The Czech Republic also completed a low-cost feasibility study for an ice hockey rink. We’re hoping that the Ulaanbaatar administration will use this world-recognized Czech technology for ice hockey.
In the future, in relation to successfully implemented Czech development and cooperation projects, we hope to cooperate in forestry, agriculture, environment (especially aquaculture), urban planning, infrastructure, and civil aviation. We plan to get financing for these projects from the European Union and European Bank for Reconstruction and Development.
The embassy’s workload must have increased since opening a new visa application center in Ulaanbaatar. Moreover, the Czech Embassy is also accepting applications for the employment cards for 1,000 Mongolians under the Czech government’s decision. Studies show that there are over 10,000 Mongolians studying or working in the Czech Republic. Nevertheless, the number of Mongolians interested in going to your country is increasing. Is it possible to increase the quota for Mongolian workers?
We can’t deny the significance of the opening of the VFS Center for accepting applications for Schengen short-term visa in Mongolia. Mongolians can now apply for a visa via the internet without facing the risk of encountering a fake intermediary. There’s no limit to the number of applications that can be submitted.
As for the employment card, the Czech government makes decisions for it. If the government decides to increase the quota, our embassy will increase our human resources. By doing so, we can enhance our capacity and register over 300 applicants for the employment card via phone.
From my point of view, it’s necessary to provide Mongolians the opportunity to work in their home country using Czech investment and smart solutions. For example, Czech Khaanzaa Company built a wastewater treatment facility and Finep Company built an apartment in Orkhon Province. For these kinds of projects and development work, it would be more efficient to involve Mongolians.
Are there any projects that are ongoing since the previous ambassador’s time?
Most of our work is focused on public diplomacy. We’re also focusing on promoting Czech cultures in Mongolia. Our embassy is resuming its campaign to screen Czech films once every two months with Mongolian subtitles at iCinema. We will get two spots for the European Day event this year too. Moreover, we’re preparing for very nice events which will coincide with two important historical events for the Czech Republic.
Ambassadors are like managers. The work I’m doing in Mongolia is similar to works I did previously in Denmark. I have to lead people, decide operations of the embassy, send relevant information back to the Czech Republic, develop relationship and communications with Mongolians, and strengthen relations with other ambassadors and representatives of international organizations here in Mongolia.
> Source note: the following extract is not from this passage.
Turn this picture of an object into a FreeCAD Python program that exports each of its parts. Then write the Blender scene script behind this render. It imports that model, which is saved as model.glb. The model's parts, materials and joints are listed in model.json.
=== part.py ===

For me, it’s important to pay attention to our embassy’s exterior appearance, manage our staff members, and ensure our guests are comfortable when they visit. In that sense, we cooperated with owners of Sky Plaza this year and rebuilt our security office so that people who are coming to receive consular services don’t wait outside. The rooms in our embassy have changed slightly too. Our political department moved to Sky Plaza and our consular department will be at the current building. We did all of this so that the new ambassador, who will come in a year-and-a-half, can work without any difficulty. In other words, this is my way of relaying the good projects I started.